» WHAT TO PRODUCE
Give back, unchanged, the line with "hollow_z = BELL_TOP + GRIP_HOLLOW_Z", the line with "bpy.data.objects.remove(obj)", and every line between them, and no other line.

» Dataset records
******************************

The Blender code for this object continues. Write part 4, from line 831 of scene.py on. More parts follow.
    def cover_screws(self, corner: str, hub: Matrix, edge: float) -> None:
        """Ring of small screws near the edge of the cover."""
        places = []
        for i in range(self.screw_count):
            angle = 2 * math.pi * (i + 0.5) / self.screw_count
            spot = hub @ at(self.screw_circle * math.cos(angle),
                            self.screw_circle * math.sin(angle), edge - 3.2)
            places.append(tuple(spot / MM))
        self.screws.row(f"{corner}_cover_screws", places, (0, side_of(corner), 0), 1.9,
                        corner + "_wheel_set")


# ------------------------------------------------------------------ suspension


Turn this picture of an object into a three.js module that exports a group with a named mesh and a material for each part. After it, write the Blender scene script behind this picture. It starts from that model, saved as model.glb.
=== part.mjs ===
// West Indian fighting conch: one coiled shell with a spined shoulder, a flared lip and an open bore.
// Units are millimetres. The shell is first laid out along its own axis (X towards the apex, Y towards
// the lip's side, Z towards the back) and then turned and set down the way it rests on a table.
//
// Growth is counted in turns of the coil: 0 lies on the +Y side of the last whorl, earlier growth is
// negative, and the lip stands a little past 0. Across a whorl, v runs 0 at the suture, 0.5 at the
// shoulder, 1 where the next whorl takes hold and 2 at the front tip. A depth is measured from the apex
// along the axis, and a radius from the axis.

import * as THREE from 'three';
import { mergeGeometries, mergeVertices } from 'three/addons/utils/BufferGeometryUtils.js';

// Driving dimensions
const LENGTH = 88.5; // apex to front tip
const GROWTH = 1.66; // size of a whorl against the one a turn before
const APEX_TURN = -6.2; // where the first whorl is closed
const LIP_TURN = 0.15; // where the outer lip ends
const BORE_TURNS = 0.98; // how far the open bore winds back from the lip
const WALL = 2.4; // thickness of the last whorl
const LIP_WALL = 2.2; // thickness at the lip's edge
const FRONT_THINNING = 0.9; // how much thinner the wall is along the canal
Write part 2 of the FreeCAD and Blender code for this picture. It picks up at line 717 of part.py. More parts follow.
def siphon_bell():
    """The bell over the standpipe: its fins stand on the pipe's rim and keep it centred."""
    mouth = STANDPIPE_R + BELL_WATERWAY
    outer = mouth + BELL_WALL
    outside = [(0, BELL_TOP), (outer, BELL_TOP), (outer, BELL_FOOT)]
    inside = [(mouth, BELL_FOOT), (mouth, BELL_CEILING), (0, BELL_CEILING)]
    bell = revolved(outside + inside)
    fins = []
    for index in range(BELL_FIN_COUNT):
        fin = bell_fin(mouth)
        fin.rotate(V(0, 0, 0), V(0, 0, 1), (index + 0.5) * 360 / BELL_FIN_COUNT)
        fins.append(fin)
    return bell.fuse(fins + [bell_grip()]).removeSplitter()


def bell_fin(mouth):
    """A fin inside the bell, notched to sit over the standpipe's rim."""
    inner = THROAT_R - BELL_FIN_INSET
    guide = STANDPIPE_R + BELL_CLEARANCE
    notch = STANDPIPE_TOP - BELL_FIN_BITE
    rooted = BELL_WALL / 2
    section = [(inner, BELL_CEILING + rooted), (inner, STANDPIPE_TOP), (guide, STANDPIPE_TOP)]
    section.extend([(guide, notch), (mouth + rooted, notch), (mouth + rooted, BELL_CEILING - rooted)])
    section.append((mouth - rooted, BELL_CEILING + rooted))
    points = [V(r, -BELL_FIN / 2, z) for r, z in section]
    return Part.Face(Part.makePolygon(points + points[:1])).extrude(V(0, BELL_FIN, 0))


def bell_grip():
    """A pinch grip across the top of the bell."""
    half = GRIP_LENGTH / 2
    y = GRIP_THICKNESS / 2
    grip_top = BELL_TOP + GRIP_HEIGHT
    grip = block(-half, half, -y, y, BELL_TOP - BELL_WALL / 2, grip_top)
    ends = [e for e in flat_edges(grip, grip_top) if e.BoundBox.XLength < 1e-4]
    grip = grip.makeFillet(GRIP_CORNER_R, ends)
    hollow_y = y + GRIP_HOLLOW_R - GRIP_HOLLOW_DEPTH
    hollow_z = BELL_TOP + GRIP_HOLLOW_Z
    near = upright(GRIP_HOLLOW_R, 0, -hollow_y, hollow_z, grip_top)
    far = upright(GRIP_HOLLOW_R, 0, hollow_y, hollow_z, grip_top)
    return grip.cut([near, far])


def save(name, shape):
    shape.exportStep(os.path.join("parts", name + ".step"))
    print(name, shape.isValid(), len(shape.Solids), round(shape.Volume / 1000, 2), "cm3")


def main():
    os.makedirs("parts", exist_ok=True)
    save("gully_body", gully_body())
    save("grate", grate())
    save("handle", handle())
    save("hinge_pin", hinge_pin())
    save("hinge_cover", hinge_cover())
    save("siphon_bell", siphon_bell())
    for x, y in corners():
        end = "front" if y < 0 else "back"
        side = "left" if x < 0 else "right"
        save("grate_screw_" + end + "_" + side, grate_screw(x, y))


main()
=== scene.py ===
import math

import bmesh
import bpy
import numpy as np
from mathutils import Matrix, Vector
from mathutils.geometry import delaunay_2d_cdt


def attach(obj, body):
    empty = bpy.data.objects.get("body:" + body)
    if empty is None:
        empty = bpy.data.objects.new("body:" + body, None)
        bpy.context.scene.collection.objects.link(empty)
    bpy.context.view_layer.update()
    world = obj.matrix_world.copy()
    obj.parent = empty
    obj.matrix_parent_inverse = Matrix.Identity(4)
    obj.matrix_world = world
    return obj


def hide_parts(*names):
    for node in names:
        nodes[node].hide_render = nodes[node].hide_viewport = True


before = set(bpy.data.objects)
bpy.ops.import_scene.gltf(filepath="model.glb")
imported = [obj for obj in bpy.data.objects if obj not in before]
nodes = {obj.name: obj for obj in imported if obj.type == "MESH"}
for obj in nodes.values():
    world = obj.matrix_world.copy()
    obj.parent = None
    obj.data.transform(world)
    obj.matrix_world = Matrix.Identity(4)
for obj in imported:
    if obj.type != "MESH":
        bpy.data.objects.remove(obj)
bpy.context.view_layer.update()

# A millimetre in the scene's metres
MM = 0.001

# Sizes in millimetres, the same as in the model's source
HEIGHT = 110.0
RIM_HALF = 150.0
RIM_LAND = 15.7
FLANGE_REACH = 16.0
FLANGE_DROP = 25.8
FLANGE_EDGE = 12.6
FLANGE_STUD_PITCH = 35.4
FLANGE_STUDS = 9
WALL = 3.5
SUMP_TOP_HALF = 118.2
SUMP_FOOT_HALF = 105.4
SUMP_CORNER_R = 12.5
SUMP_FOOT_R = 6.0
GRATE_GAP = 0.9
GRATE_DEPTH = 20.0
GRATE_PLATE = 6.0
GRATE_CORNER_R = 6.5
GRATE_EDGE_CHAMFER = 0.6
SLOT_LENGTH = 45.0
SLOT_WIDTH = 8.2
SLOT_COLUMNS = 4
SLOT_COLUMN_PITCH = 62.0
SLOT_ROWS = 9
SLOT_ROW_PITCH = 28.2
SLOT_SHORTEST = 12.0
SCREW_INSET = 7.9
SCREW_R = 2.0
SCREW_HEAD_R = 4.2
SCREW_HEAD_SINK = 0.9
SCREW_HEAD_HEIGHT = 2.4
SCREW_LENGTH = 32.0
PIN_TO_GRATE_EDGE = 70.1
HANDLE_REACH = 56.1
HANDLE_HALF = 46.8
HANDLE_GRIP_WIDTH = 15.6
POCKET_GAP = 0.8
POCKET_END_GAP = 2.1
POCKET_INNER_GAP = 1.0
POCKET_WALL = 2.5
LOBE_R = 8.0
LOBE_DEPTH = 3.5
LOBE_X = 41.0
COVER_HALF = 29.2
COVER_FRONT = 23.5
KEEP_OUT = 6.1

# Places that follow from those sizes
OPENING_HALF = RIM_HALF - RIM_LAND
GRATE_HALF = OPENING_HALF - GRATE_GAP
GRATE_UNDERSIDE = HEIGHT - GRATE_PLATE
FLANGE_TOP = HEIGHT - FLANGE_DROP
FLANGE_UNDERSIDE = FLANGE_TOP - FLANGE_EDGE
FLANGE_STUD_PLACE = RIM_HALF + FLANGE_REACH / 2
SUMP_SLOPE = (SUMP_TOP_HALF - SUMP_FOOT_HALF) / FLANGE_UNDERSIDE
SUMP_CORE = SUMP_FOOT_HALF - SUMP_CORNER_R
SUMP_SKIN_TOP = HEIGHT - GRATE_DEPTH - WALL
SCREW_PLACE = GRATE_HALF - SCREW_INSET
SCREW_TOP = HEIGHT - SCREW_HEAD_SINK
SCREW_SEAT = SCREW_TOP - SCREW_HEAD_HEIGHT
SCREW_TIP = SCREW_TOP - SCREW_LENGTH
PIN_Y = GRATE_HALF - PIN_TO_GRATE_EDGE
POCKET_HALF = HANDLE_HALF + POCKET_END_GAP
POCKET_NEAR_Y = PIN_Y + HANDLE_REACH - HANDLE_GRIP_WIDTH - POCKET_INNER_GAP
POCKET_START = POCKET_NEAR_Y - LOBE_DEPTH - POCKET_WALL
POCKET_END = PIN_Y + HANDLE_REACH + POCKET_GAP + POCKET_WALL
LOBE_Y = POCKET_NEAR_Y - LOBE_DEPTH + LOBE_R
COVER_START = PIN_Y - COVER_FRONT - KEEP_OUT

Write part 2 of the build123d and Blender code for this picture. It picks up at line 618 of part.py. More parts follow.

******************************

» SOLUTION BELOW
    hollow_z = BELL_TOP + GRIP_HOLLOW_Z
    near = upright(GRIP_HOLLOW_R, 0, -hollow_y, hollow_z, grip_top)
    far = upright(GRIP_HOLLOW_R, 0, hollow_y, hollow_z, grip_top)
    return grip.cut([near, far])


def save(name, shape):
    shape.exportStep(os.path.join("parts", name + ".step"))
    print(name, shape.isValid(), len(shape.Solids), round(shape.Volume / 1000, 2), "cm3")


def main():
    os.makedirs("parts", exist_ok=True)
    save("gully_body", gully_body())
    save("grate", grate())
    save("handle", handle())
    save("hinge_pin", hinge_pin())
    save("hinge_cover", hinge_cover())
    save("siphon_bell", siphon_bell())
    for x, y in corners():
        end = "front" if y < 0 else "back"
        side = "left" if x < 0 else "right"
        save("grate_screw_" + end + "_" + side, grate_screw(x, y))


main()
=== scene.py ===
import math

import bmesh
import bpy
import numpy as np
from mathutils import Matrix, Vector
from mathutils.geometry import delaunay_2d_cdt


def attach(obj, body):
    empty = bpy.data.objects.get("body:" + body)
    if empty is None:
        empty = bpy.data.objects.new("body:" + body, None)
        bpy.context.scene.collection.objects.link(empty)
    bpy.context.view_layer.update()
    world = obj.matrix_world.copy()
    obj.parent = empty
    obj.matrix_parent_inverse = Matrix.Identity(4)
    obj.matrix_world = world
    return obj


def hide_parts(*names):
    for node in names:
        nodes[node].hide_render = nodes[node].hide_viewport = True


before = set(bpy.data.objects)
bpy.ops.import_scene.gltf(filepath="model.glb")
imported = [obj for obj in bpy.data.objects if obj not in before]
nodes = {obj.name: obj for obj in imported if obj.type == "MESH"}
for obj in nodes.values():
    world = obj.matrix_world.copy()
    obj.parent = None
    obj.data.transform(world)
    obj.matrix_world = Matrix.Identity(4)
for obj in imported:
    if obj.type != "MESH":
        bpy.data.objects.remove(obj)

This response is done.